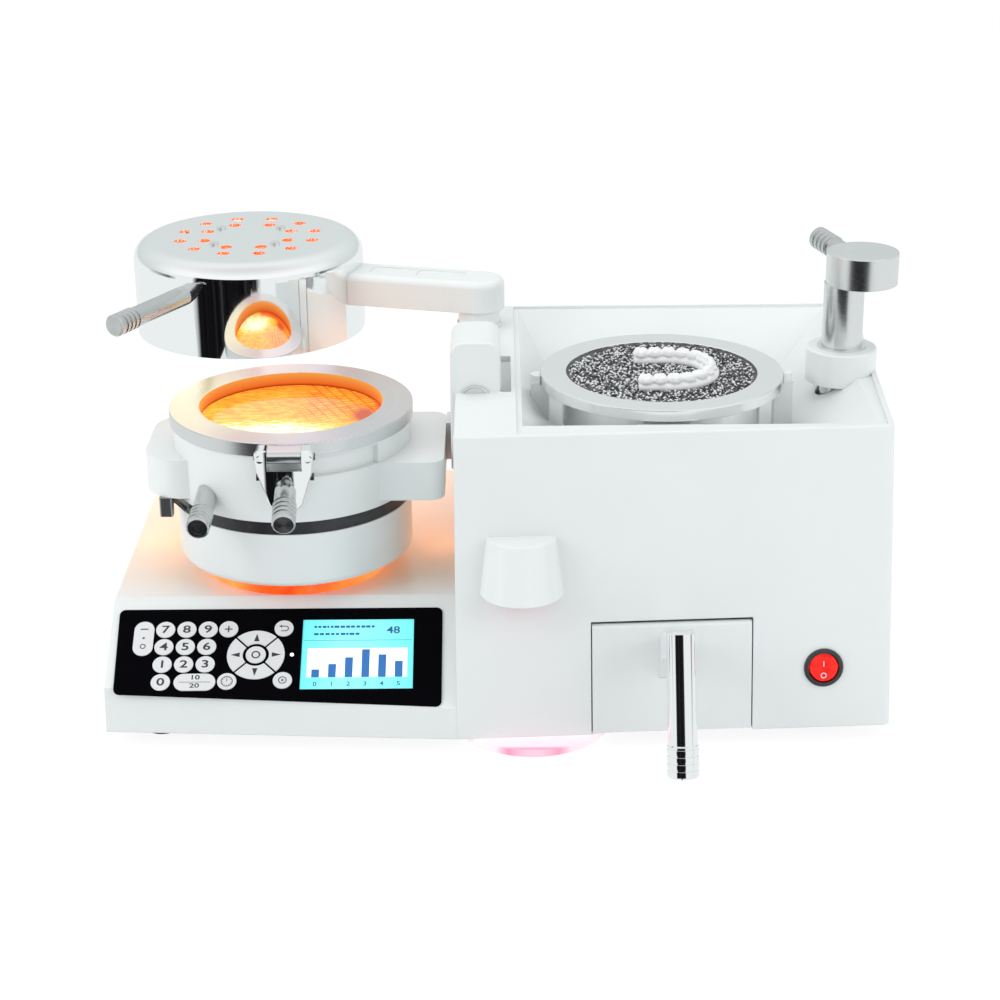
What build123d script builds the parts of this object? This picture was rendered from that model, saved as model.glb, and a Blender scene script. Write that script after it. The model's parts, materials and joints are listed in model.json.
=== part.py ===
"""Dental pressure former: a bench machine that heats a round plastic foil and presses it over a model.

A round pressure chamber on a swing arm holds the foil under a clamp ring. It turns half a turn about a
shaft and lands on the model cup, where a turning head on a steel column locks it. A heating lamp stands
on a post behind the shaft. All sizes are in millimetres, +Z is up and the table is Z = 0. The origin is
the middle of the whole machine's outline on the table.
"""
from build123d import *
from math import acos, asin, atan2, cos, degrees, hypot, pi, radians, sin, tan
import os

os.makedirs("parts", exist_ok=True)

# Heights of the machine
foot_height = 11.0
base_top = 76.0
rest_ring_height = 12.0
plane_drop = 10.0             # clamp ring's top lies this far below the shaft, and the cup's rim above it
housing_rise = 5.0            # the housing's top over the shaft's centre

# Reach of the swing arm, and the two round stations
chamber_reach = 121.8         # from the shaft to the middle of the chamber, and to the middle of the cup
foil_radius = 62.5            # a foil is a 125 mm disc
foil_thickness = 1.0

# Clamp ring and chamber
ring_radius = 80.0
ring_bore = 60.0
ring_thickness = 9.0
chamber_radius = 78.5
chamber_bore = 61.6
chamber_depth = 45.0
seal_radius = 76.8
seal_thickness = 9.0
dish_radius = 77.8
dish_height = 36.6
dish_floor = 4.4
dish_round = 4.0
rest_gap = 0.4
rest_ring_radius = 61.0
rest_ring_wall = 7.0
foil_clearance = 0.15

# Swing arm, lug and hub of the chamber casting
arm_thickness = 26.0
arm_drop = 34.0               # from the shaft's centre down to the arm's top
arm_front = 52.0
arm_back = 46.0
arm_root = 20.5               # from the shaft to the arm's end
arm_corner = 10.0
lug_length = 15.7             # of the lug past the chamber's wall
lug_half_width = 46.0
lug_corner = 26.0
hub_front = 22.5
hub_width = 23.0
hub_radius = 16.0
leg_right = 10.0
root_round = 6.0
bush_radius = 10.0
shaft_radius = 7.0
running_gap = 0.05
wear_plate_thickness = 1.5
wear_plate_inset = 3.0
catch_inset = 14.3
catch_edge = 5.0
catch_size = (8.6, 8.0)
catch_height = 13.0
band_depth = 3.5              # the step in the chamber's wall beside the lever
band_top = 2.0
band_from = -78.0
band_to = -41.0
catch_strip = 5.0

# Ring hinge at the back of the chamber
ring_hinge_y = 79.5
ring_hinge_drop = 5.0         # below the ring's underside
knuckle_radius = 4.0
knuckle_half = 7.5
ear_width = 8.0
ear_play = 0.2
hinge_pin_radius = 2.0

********

• [PROBLEM DETAILS] Please write out the material word for word from its first line through the line holding "housing_rise = 5.0", including both, and no line past it.

• [SOLUTION TO THIS TASK]
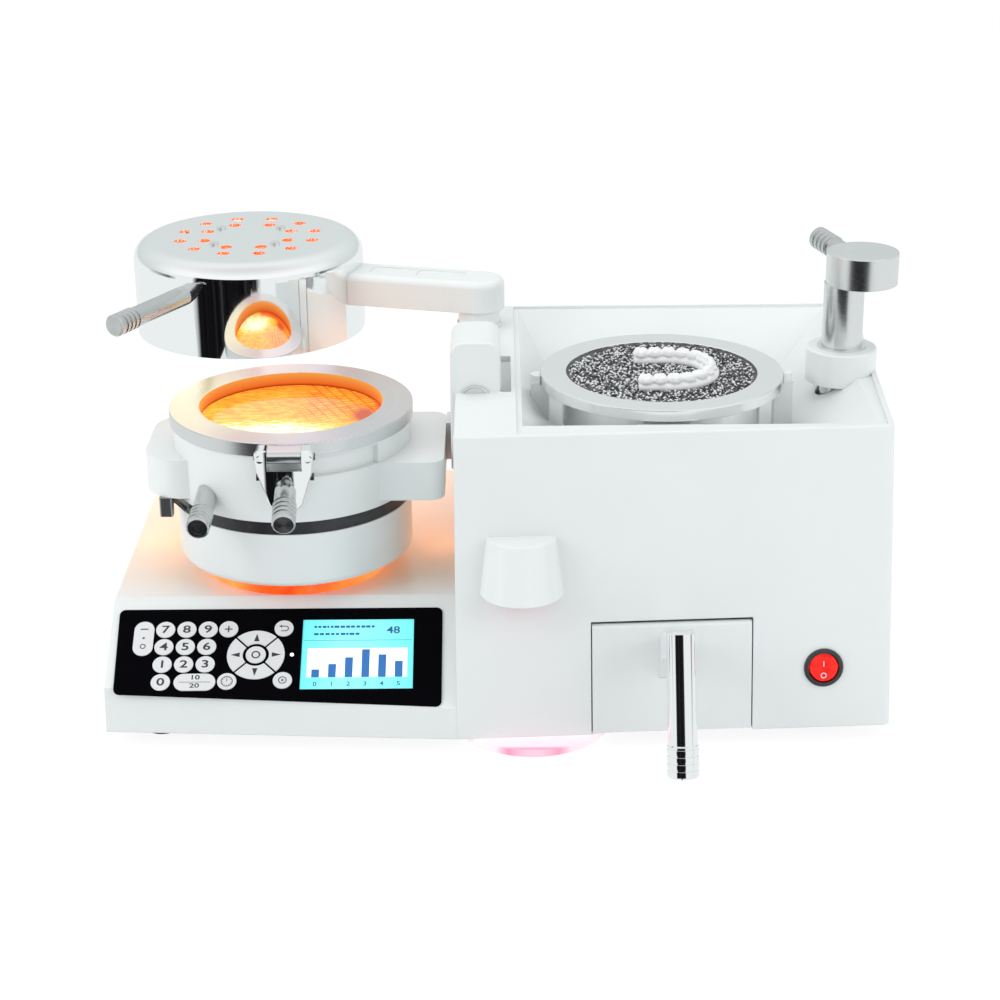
What build123d script builds the parts of this object? This picture was rendered from that model, saved as model.glb, and a Blender scene script. Write that script after it. The model's parts, materials and joints are listed in model.json.
=== part.py ===
"""Dental pressure former: a bench machine that heats a round plastic foil and presses it over a model.

A round pressure chamber on a swing arm holds the foil under a clamp ring. It turns half a turn about a
shaft and lands on the model cup, where a turning head on a steel column locks it. A heating lamp stands
on a post behind the shaft. All sizes are in millimetres, +Z is up and the table is Z = 0. The origin is
the middle of the whole machine's outline on the table.
"""
from build123d import *
from math import acos, asin, atan2, cos, degrees, hypot, pi, radians, sin, tan
import os

os.makedirs("parts", exist_ok=True)

# Heights of the machine
foot_height = 11.0
base_top = 76.0
rest_ring_height = 12.0
plane_drop = 10.0             # clamp ring's top lies this far below the shaft, and the cup's rim above it
housing_rise = 5.0            # the housing's top over the shaft's centre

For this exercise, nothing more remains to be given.